Objective: Which lines hold the word "name"? Copy each of them.

Dataset content:
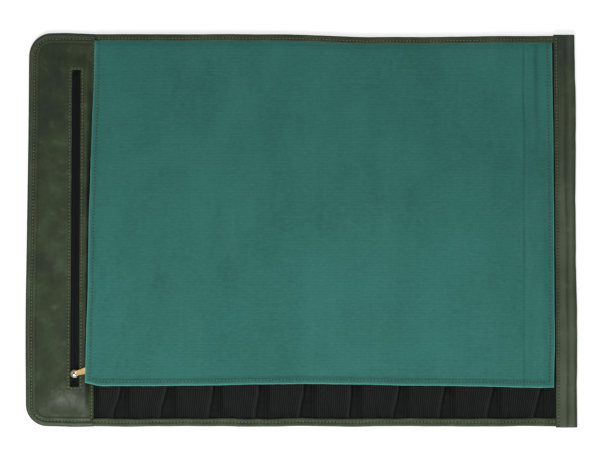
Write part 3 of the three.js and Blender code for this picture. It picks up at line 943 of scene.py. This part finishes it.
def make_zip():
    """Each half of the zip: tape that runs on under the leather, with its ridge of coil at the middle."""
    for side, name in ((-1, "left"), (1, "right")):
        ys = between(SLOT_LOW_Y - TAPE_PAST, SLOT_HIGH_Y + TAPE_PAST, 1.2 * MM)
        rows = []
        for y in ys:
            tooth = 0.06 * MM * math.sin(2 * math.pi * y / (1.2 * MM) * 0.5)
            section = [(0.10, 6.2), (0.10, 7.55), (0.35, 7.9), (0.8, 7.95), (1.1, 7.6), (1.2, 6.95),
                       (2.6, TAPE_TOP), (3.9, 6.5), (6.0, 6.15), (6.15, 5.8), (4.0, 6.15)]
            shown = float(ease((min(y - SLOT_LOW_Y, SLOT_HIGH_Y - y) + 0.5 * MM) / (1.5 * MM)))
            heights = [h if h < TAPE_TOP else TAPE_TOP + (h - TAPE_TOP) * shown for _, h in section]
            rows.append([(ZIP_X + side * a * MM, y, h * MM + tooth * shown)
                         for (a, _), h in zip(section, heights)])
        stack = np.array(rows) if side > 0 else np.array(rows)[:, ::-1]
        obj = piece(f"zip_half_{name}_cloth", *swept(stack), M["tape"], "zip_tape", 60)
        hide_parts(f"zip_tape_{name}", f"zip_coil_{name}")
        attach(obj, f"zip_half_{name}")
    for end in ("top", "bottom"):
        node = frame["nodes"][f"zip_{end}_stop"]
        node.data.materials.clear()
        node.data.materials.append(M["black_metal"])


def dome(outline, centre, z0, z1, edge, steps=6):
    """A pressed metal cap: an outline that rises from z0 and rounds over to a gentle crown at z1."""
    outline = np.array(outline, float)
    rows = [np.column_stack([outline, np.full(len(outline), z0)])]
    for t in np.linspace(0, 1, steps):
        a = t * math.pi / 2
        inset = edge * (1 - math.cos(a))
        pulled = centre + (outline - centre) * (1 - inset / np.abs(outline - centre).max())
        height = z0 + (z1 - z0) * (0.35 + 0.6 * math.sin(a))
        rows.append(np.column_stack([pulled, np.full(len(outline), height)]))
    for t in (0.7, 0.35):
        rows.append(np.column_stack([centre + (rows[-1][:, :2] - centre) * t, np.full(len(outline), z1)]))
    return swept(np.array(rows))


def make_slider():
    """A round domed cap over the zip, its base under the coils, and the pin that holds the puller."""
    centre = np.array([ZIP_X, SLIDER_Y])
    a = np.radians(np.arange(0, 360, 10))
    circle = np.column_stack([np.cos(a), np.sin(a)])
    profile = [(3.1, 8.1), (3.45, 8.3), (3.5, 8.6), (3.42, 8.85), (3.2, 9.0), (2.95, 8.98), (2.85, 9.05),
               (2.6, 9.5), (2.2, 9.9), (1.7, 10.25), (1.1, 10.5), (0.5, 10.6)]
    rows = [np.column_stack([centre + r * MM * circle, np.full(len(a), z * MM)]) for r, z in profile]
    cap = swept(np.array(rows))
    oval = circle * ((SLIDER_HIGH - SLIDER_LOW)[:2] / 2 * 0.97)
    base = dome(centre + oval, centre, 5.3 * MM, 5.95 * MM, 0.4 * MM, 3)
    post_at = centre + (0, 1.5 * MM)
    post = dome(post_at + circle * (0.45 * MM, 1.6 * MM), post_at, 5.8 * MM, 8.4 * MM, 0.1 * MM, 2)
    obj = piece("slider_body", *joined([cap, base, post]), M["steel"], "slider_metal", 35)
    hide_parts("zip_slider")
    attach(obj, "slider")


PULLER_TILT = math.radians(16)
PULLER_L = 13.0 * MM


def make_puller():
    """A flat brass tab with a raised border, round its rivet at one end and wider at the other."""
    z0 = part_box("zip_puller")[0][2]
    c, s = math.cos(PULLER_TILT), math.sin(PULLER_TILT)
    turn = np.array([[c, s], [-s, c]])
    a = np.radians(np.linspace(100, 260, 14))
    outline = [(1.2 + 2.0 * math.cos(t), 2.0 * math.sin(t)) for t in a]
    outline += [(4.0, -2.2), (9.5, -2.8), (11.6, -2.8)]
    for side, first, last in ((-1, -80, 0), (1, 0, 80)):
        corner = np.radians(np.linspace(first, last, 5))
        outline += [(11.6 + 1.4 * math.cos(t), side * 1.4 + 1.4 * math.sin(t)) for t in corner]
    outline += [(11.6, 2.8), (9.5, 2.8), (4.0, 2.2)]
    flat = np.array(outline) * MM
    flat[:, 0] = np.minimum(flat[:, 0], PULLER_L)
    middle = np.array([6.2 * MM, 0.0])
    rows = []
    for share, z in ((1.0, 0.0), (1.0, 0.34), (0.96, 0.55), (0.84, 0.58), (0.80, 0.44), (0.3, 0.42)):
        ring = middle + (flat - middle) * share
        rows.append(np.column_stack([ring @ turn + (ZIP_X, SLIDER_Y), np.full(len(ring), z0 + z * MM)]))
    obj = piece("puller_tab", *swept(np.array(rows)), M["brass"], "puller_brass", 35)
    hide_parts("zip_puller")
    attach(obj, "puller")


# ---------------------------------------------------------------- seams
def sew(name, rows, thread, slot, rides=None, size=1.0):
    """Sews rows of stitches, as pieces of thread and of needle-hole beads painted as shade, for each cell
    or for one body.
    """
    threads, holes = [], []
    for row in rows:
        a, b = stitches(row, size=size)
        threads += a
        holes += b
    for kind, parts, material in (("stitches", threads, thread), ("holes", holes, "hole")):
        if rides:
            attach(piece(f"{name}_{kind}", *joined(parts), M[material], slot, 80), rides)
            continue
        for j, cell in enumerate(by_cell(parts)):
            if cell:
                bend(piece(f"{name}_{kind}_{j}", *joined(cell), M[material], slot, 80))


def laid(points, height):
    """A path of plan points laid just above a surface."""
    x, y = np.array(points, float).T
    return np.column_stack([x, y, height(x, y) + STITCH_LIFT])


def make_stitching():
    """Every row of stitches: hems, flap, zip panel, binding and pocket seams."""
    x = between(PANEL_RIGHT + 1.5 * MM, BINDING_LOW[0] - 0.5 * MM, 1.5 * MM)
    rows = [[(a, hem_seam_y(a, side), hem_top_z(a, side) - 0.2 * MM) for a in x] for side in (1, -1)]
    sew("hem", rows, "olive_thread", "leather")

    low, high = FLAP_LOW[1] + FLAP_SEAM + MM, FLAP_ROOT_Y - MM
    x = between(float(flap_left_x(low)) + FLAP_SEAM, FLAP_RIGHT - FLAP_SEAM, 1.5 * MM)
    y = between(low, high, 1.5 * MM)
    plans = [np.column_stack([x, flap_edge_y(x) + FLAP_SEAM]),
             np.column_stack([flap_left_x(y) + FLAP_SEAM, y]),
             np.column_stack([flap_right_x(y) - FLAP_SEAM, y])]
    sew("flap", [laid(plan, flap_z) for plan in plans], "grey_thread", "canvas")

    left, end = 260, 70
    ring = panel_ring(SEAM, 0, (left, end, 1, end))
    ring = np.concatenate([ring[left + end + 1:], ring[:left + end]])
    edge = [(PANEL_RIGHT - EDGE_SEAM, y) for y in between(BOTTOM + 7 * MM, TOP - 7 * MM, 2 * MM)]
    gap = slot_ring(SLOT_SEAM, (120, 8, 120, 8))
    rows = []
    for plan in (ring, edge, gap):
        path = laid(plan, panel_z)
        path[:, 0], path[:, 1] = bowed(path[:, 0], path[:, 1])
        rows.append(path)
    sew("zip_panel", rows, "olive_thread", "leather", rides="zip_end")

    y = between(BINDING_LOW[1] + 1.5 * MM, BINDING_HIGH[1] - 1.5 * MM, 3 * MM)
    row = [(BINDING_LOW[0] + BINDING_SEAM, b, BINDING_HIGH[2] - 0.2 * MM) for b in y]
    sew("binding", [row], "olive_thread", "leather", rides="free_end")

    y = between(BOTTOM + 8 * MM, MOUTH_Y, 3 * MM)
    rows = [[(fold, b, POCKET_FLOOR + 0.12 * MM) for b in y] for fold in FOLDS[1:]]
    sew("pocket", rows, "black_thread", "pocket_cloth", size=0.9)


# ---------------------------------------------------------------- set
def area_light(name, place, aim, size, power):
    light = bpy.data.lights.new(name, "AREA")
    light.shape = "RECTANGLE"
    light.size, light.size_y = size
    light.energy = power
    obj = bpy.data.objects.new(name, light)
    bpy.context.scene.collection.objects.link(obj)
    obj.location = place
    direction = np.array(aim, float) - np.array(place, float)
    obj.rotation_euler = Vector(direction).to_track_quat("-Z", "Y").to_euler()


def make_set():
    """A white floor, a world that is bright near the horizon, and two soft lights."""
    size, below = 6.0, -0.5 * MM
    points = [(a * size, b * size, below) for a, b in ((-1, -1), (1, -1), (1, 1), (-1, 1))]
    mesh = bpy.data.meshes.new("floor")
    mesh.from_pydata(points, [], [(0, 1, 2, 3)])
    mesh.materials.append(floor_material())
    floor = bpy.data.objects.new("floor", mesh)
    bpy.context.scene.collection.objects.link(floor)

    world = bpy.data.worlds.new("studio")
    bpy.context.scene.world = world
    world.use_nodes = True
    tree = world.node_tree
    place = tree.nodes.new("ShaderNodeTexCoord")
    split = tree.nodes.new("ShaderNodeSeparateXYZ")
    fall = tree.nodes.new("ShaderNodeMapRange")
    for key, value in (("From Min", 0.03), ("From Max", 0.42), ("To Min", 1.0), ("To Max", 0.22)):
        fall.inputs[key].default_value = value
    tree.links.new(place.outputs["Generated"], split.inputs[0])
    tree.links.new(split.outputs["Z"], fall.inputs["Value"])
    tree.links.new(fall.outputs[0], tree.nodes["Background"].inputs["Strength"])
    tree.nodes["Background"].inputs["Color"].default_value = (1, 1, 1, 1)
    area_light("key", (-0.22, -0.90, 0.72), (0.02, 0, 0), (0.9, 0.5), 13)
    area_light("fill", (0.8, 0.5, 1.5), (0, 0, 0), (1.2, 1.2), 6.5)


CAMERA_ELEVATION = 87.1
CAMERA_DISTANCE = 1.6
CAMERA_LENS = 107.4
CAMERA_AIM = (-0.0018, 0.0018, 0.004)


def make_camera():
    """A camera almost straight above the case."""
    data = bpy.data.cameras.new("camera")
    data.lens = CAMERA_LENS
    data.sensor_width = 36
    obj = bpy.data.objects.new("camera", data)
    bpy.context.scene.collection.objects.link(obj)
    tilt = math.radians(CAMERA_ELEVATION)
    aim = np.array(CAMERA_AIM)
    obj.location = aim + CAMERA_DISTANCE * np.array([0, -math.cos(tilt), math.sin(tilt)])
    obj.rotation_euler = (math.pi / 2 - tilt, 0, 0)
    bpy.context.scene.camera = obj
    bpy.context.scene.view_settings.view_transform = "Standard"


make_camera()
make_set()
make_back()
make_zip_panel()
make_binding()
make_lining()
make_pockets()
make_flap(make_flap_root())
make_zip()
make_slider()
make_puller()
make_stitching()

Result of this task:
    for side, name in ((-1, "left"), (1, "right")):
        obj = piece(f"zip_half_{name}_cloth", *swept(stack), M["tape"], "zip_tape", 60)
        hide_parts(f"zip_tape_{name}", f"zip_coil_{name}")
        attach(obj, f"zip_half_{name}")
def sew(name, rows, thread, slot, rides=None, size=1.0):
            attach(piece(f"{name}_{kind}", *joined(parts), M[material], slot, 80), rides)
                bend(piece(f"{name}_{kind}_{j}", *joined(cell), M[material], slot, 80))
def area_light(name, place, aim, size, power):
    light = bpy.data.lights.new(name, "AREA")
    obj = bpy.data.objects.new(name, light)